Merle vio cómo el chico pestañeaba, cómo sus mejillas eran poseídas por un tic y sus dedos se movían espasmódicamente. Decidió que ya había transmitido el incoherente mensaje de Glynis, un mensaje que, contra todo pronóstico, parecía haber llegado a su destino.
Dio media vuelta y salió con sigilo de la habitación apretando el paso en dirección al puesto de la enfermera. La chica de los fríos ojos color avellana, Clara Mercer, no estaba.

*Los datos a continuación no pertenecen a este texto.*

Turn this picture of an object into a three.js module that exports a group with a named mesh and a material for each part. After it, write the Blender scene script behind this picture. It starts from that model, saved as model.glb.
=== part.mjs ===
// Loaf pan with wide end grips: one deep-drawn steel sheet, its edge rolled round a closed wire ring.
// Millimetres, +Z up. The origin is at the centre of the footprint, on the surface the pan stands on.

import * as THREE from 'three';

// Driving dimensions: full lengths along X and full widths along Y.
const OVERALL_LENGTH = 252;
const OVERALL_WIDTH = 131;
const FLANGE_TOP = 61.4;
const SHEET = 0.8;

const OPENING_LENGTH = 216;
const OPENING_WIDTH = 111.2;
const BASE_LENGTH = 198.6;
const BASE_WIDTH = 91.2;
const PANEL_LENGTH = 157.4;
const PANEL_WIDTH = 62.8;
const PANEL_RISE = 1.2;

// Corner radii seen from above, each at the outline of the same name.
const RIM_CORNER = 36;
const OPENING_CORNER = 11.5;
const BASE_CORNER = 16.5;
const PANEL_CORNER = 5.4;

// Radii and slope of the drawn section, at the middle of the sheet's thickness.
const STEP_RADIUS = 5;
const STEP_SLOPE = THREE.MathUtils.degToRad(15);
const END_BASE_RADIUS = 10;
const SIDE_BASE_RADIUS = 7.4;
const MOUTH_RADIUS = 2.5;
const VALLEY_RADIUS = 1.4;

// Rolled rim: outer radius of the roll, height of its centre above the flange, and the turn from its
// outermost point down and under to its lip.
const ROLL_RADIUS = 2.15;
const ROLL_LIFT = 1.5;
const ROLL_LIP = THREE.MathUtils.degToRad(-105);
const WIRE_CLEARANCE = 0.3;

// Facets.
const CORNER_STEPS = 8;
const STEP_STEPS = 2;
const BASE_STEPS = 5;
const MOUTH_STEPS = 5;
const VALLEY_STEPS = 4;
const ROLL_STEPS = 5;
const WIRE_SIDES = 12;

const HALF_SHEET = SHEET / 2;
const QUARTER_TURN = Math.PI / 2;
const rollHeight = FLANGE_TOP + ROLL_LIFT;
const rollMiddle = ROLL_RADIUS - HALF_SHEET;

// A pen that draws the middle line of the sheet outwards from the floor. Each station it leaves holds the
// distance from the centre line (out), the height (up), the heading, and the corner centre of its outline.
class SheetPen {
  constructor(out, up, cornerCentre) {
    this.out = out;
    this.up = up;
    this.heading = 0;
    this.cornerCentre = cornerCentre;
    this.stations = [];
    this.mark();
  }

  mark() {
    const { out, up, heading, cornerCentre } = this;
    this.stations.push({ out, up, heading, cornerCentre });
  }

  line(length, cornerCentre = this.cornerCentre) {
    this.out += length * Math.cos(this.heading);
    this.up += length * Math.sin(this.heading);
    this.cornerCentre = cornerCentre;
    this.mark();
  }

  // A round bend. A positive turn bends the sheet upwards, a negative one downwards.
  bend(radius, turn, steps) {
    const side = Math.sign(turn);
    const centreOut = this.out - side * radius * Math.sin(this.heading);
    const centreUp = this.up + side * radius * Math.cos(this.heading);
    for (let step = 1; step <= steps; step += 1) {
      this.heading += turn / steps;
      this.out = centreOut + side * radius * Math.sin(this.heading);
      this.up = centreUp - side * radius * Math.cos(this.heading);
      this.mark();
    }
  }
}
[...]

Allí no había nadie. Parecía que la planta entera estuviese desierta. El silencio se le hizo insoportable y Merle sintió un fuerte deseo de salir al aire libre y al sol, antes de saber qué clase de personas eran las que ocupaban aquellos cuartos oscuros. Se despojó de la bata, la colgó en el perchero, giró a la derecha para volver al vestíbulo principal y recorrió el pasillo a toda prisa, dejando atrás las habitaciones y sus pitidos mecánicos, sintiendo todos los pelos de punta y cierta dificultad para respirar.

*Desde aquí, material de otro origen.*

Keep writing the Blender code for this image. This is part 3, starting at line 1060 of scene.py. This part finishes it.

Llegó a los ascensores, pulsó el botón de bajada y las puertas se abrieron enseguida. Dentro del ascensor había un hombre, un individuo alto de piel morena con una lustrosa melena negra, pantalón gris con pinzas y camisa blanca.

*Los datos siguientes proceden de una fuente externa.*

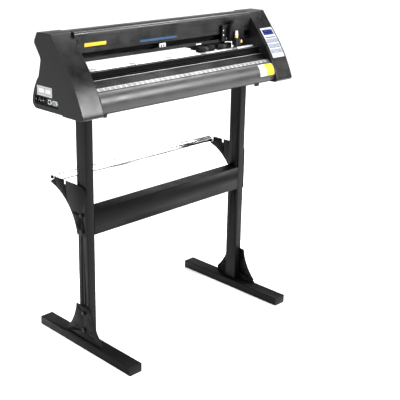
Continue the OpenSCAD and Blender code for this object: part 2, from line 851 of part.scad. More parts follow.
module feed_motor_pulley() {
    translate([feed_pulley_x, feed_motor_y, feed_motor_z]) rotate([0, 90, 0])
        small_pulley(feed_pulley_w, feed_motor_x - feed_pulley_x - feed_pulley_w + 25);
}

// Closed belt round two pulleys in the plane of its children, w wide
module belt_ring(a, ra, b, rb, w) {
    linear_extrude(height = w) difference() {
        hull() {
            translate(a) circle(r = ra + gap + belt_t);
            translate(b) circle(r = rb + gap + belt_t);
        }
        hull() {
            translate(a) circle(r = ra + gap);
            translate(b) circle(r = rb + gap);
        }
    }
}

module feed_belt() {
    side = 1.4;
    color(rubber_black) translate([feed_pulley_x + side, 0, 0]) rotate([90, 0, 90])
        belt_ring([shaft_y, shaft_z], feed_pulley_r, [feed_motor_y, feed_motor_z], small_pulley_r,
            feed_pulley_w - 2 * side);
}

// =====================================================================
// Carriage drive
// =====================================================================

module carriage_motor() {
    color(steel_black) translate([drive_pulley_x, carriage_motor_y, drive_z]) rotate([-90, 0, 0]) stepper(40);
}

module drive_pulley() {
    width = belt_w + 2.8;
    translate([drive_pulley_x, belt_y - width / 2, drive_z]) rotate([-90, 0, 0])
        small_pulley(width, carriage_motor_y - belt_y - width / 2 + 25);
}

module idler_pulley() {
    width = belt_w + 2.8;
    color(metal) difference() {
        translate([idler_x, belt_y - width / 2, drive_z]) rotate([-90, 0, 0]) {
            cylinder(r = small_pulley_r, h = width);
            for (z = [0, width - 1]) translate([0, 0, z]) cylinder(r = small_pulley_r + 2, h = 1);
        }
        rod_y(belt_y - width, belt_y + width, idler_x, drive_z, motor_shaft_d + 2 * run_fit);
    }
}

module carriage_belt() {
    color(rubber_black) translate([0, belt_y + belt_w / 2, 0]) rotate([90, 0, 0])
        belt_ring([drive_pulley_x, drive_z], small_pulley_r, [idler_x, drive_z], small_pulley_r, belt_w);
}

// =====================================================================
// Carriage
// =====================================================================

slider_half = 22;
slider_front = -4;

// Bearing block on the rail, with the lug that grips the belt
module slider_block() {
    half_h = 13.3;
    belt_low = drive_z - small_pulley_r - gap - belt_t;
    lug = [carriage_x - 8, carriage_x + 8];
    lug_front = slider_front - 6.4;
    grip_top = belt_low + belt_t + 3;
    color(metal) {
        difference() {
            block([carriage_x - slider_half, slider_front, slot_z - half_h],
                [carriage_x + slider_half, web_y - 1.8, slot_z + half_h]);
            block([carriage_x - slider_half - 1, web_y - rail_d - gap, slot_z - rail_h / 2 - gap],
                [carriage_x + slider_half + 1, web_y, slot_z + rail_h / 2 + gap]);
        }
        block([lug[0], lug_front, slot_z + 7], [lug[1], slider_front, belt_low - 2 * gap]);
        block([lug[0], lug_front, slot_z + 7], [lug[1], lug_front + 0.9, grip_top]);
        block([lug[0], lug_front, belt_low + belt_t + 2 * gap], [lug[1], slider_front + 4, grip_top]);
    }
}

// Front plate of the carriage, with the neck through the beam's slot
module carriage_plate() {
    plate = [carriage_x - 56, carriage_x + 35];
    plate_rear = plate_front + 4;
    neck = 17;
    color(steel_black) {
        block([plate[0], plate_front, beam_bottom + 3], [plate[1], plate_rear, beam_bottom + 55]);
        block([carriage_x - neck, plate_rear, slot_z - 6], [carriage_x + neck, slider_front, slot_z + 6]);
    }
}

cover_straight = 29;

// Outline of the carriage cover moved inwards by d: straight sides under a half circle
module cover_outline(d) {
    r = cover_w / 2 - d;
    polygon(concat([[r, d]], arc([0, cover_straight], r, 0, 180, 20), [[-r, d]]));
}

// Arched cover over the carriage's mechanism
module carriage_cover() {
    wall = 2;
    color(rubber_black) difference() {
        translate([carriage_x, plate_front, cover_z]) rotate([90, 0, 0])
            linear_extrude(height = plate_front - cover_front) cover_outline(0);
        translate([carriage_x, plate_front + 1, cover_z]) rotate([90, 0, 0])
            linear_extrude(height = plate_front + 1 - cover_front - wall) cover_outline(wall);
        block([tool_x - 5, cover_front - 1, cover_z - 1], [tool_x + 5, plate_front + 1, holder_top + 2]);
    }
}

plunger_y = -31;
plunger_d = 6;

// Solenoid that presses the blade down
module lift_solenoid() {
    bottom = holder_top + 8;
    color(metal) difference() {
        block([tool_x - 10, plunger_y - 4.6, bottom], [tool_x + 10, plate_front, bottom + 26]);
        translate([tool_x, plunger_y, bottom - 1]) cylinder(d = plunger_d + 2 * run_fit, h = 24);
    }
}

// Split clamp block with the plunger that lifts it
module tool_holder() {
    front = tool_y - 9;
    rear = cover_front - 0.4;
    arm_z = holder_z + 13;
    color(steel_black) {
        difference() {
            union() {
                block([tool_x - holder_half, front, holder_z], [tool_x + holder_half, rear, holder_top]);
                block([tool_x - 4, rear, arm_z], [tool_x + 4, plunger_y, holder_top]);
            }
            translate([tool_x, tool_y, holder_z - 1]) cylinder(d = blade_holder_d, h = holder_h + 2);
            rod_x(tool_x + 4, tool_x + holder_half + 1, tool_y, clamp_z, clamp_d + 2 * run_fit);
            block([tool_x - 1, front - 1, holder_z - 1], [tool_x + 1, tool_y, holder_top + 1]);
        }
        translate([tool_x, plunger_y, arm_z]) cylinder(d = plunger_d, h = 30);
    }
}

// Turned blade holder: body, collar, grip and tip
module blade_holder() {
    r = blade_holder_d / 2;
    top = holder_top;
    tip = shaft_top + 2.5;
    color(brass) translate([tool_x, tool_y, 0]) rotate_extrude()
        polygon([[0, tip], [0.8, tip], [2, tip + 4], [r, tip + 6], [r, top], [r + 1.5, top],
            [r + 1.5, top + 3], [r - 0.5, top + 3], [r - 0.5, top + 15], [r - 1.5, top + 15.5],
            [r - 1.5, top + 24], [r - 2.5, top + 25], [0, top + 25]]);
}

// Knurled thumbscrew that closes the clamp
module clamp_knob() {
    start = tool_x + holder_half + gap;
    collar_w = 5;
    ridges = 18;
    step = 180 / ridges;
    color(brass) {
        rod_x(tool_x + 6.5, start, tool_y, clamp_z, clamp_d);
        rod_x(start, start + collar_w, tool_y, clamp_z, 7);
        translate([start + collar_w, tool_y, clamp_z]) rotate([0, 90, 0]) linear_extrude(height = 7)
            polygon([for (i = [0:2 * ridges - 1]) (4.9 + (i % 2) * 0.4) * [cos(i * step), sin(i * step)]]);
    }
}

// =====================================================================
// Pinch rollers
// =====================================================================

arm_half = 21;
// Half width of a pinch block
pinch_half = 26;
pinch_axle_d = 3;
pinch_axle_end = pinch_w / 2 + 4;

// Bracket that slides along the beam's underside, its tongue in the beam's tee slot
module pinch_block(x) {
    ear_t = 4;
    body_z = pinch_pivot_z + 6;
    tongue_top = beam_bottom + 8;
    color(rubber_black) difference() {
        union() {
            block([x - pinch_half, -8, body_z], [x + pinch_half, beam_rear, beam_bottom - gap]);
            for (ear_x = [x - pinch_half, x + pinch_half - ear_t])
                block([ear_x, 0, pinch_pivot_z - 4], [ear_x + ear_t, 16, body_z]);
            block([x - pinch_half, tee_y - tee_mouth / 2 + gap, beam_bottom - gap],
                [x + pinch_half, tee_y + tee_mouth / 2 - gap, tongue_top]);
            block([x - pinch_half, tee_y - tee_head / 2 + gap, beam_bottom + 4 + gap],
                [x + pinch_half, tee_y + tee_head / 2 - gap, tongue_top]);
        }
        rod_x(x - pinch_half - 1, x + pinch_half + 1, pinch_pivot_y, pinch_pivot_z,
            pinch_pin_d + 2 * run_fit);
    }
}

// Rocking arm: front housing for the wheel, pivot pin, and the release lever behind the beam
module pinch_arm(x, half) {
    front = shaft_y - 7;
    housing = [front, beam_front - 1.5, shaft_top + 1.7, pinch_z + 10];
    wheel_gap = pinch_w / 2 + gap;
    arm_top = pinch_pivot_z + 4;
    arm_low = pinch_pivot_z - 4;
    lever = [beam_rear + 10, beam_rear + 14];
    lever_top = beam_bottom + 66;
    lever_half = 8;
    grip_half = 13;
    grip_h = 22;
    color(rubber_black) {
        difference() {
            union() {
                block([x - half, housing[0], housing[2]], [x + half, housing[1], housing[3]]);
                block([x - arm_half, housing[1] - 1, arm_low], [x + arm_half, 14, arm_top]);
                block([x - lever_half, 10, arm_low], [x + lever_half, lever[1], arm_top]);
                block([x - lever_half, lever[0], arm_low], [x + lever_half, lever[1], lever_top]);
                block([x - grip_half, lever[0], lever_top - grip_h], [x + grip_half, lever[1], lever_top]);
            }
            block([x - wheel_gap, front - 1, housing[2] - 1],
                [x + wheel_gap, shaft_y + pinch_d / 2 + 1.2, housing[3] + 1]);
            rod_x(x - pinch_axle_end - gap, x + pinch_axle_end + gap, shaft_y, pinch_z,
                pinch_axle_d + 2 * run_fit);
        }
        rod_x(x - pinch_half, x + pinch_half, pinch_pivot_y, pinch_pivot_z, pinch_pin_d);
    }
}

// Pinch wheel with its axle stubs
module pinch_wheel(x) {
    color([0.15, 0.15, 0.15]) {
        rod_x(x - pinch_w / 2, x + pinch_w / 2, shaft_y, pinch_z, pinch_d);
        rod_x(x - pinch_axle_end, x + pinch_axle_end, shaft_y, pinch_z, pinch_axle_d);
    }
}

// =====================================================================

left_foot();
right_foot();
foot_plugs();
left_leg();
right_leg();
crossbar();
roll_brackets();
stand_bolts();
roll_axle();
roll_tube();
roll_plugs();
side_plates();
left_end_cap();
right_end_cap();
base_pan();
front_apron();
platform();
head_feet();
beam();
guide_rail();
port_panel();
power_switch();
power_inlet();
data_sockets();
membrane_panel();
display();
key(1);  // key_1
key(2);  // key_2
key(3);  // key_3
key(4);  // key_4
key(5);  // key_5
key(6);  // key_6
key(7);  // key_7
key(8);  // key_8
key(9);  // key_9
power_supply();
main_board();
feed_shaft();
feed_bearings();
feed_pulley();
feed_motor();
feed_motor_pulley();
feed_belt();
carriage_motor();
drive_pulley();
idler_pulley();
carriage_belt();
slider_block();
carriage_plate();
carriage_cover();
lift_solenoid();
tool_holder();
blade_holder();
clamp_knob();
pinch_block(pinch_1_x);  // pinch_block_1
pinch_arm(pinch_1_x, 36);  // pinch_arm_1
pinch_wheel(pinch_1_x);  // pinch_wheel_1
pinch_block(pinch_2_x);  // pinch_block_2
pinch_arm(pinch_2_x, 32);  // pinch_arm_2
pinch_wheel(pinch_2_x);  // pinch_wheel_2
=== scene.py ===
import json
import math

import bmesh
import bpy
from mathutils import Matrix, Vector


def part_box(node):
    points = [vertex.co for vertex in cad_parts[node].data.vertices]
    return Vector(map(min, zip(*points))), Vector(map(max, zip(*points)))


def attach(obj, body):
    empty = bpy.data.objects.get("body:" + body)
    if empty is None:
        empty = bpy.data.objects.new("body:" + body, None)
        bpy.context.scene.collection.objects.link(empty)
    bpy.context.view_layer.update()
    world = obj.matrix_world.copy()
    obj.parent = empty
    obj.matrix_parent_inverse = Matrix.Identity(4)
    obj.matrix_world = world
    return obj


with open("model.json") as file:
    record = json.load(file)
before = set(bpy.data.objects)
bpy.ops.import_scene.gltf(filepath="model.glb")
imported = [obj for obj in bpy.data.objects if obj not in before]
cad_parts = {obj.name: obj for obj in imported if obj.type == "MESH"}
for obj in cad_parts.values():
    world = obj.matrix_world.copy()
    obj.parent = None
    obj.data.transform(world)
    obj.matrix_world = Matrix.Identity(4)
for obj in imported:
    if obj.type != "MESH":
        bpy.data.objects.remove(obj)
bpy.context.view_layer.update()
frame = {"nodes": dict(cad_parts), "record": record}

MM = 0.001
nodes = frame["nodes"]


# ---------------------------------------------------------------- camera, light, floor

# The viewpoint in metres, and its turn, downward tilt and lean in degrees
CAMERA_PLACE = (-1.7445, -1.8141, 1.2949)
CAMERA_YAW = 43.35
CAMERA_PITCH = 16.76
CAMERA_ROLL = 0.32
# Lens and sensor in millimetres, and the shift as a share of the frame
CAMERA_LENS = 74.2
CAMERA_SENSOR = 36
CAMERA_SHIFT = 0.1
CAMERA_REACH = 50
FLOOR_SIZE = 30
FLOOR_DROP = 0.0005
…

Tenía los ojos de un tono verde mar y su porte agresivo pareció acrecentarse tan pronto vio a Merle a la luz del ascensor.
—¿Quién es usted? —dijo, con voz tensa y cautelosa.
—¿Que quién soy? ¿Y quién coño eres tú? —le espetó Merle, de muy mal genio, a punto de perder los estribos.
El hombre se lo quedó mirando un rato largo, como si quisiera memorizar sus rasgos, y luego pasó por su lado, se volvió y se quedó observando desde el pasillo cómo entraba Merle en el ascensor, aguantando la puerta con el pie izquierdo y la mano derecha hundida en el bolsillo.
—Me llamo Lemon Featherlight —dijo—. ¿Qué está haciendo aquí? ¿Quién es usted? ¿Por qué ha venido? ¿Qué busca?
—Me llamo Merle Zane —dijo Merle—, y he venido a ver a un amigo. —Pulsó el botón para bajar a la primera planta.
Las puertas empezaron a cerrarse, pero Featherlight bloqueó el rodillo.
—¿Quién le ha enviado?
—Me envía Glynis Ruelle, señor Featherlight —dijo Merle, por el simple ánimo de provocar a aquel individuo—. Que le vaya bien.
Estiró el brazo para desbloquear el rodillo, y aún seguía sonriendo mientras las puertas se cerraban. El hombre le miró a su vez con ojos como platos y muy conmovido. Al pensarlo después, de camino a la terminal de autobuses para esperar al Blue Bird, Merle decidió que le había dado un susto de muerte a aquel tipo. ¿Y por qué no? Ya iba siendo hora de que ocurrieran cosas nuevas en Niceville, porque hasta el momento Niceville se las había hecho pasar canutas a él.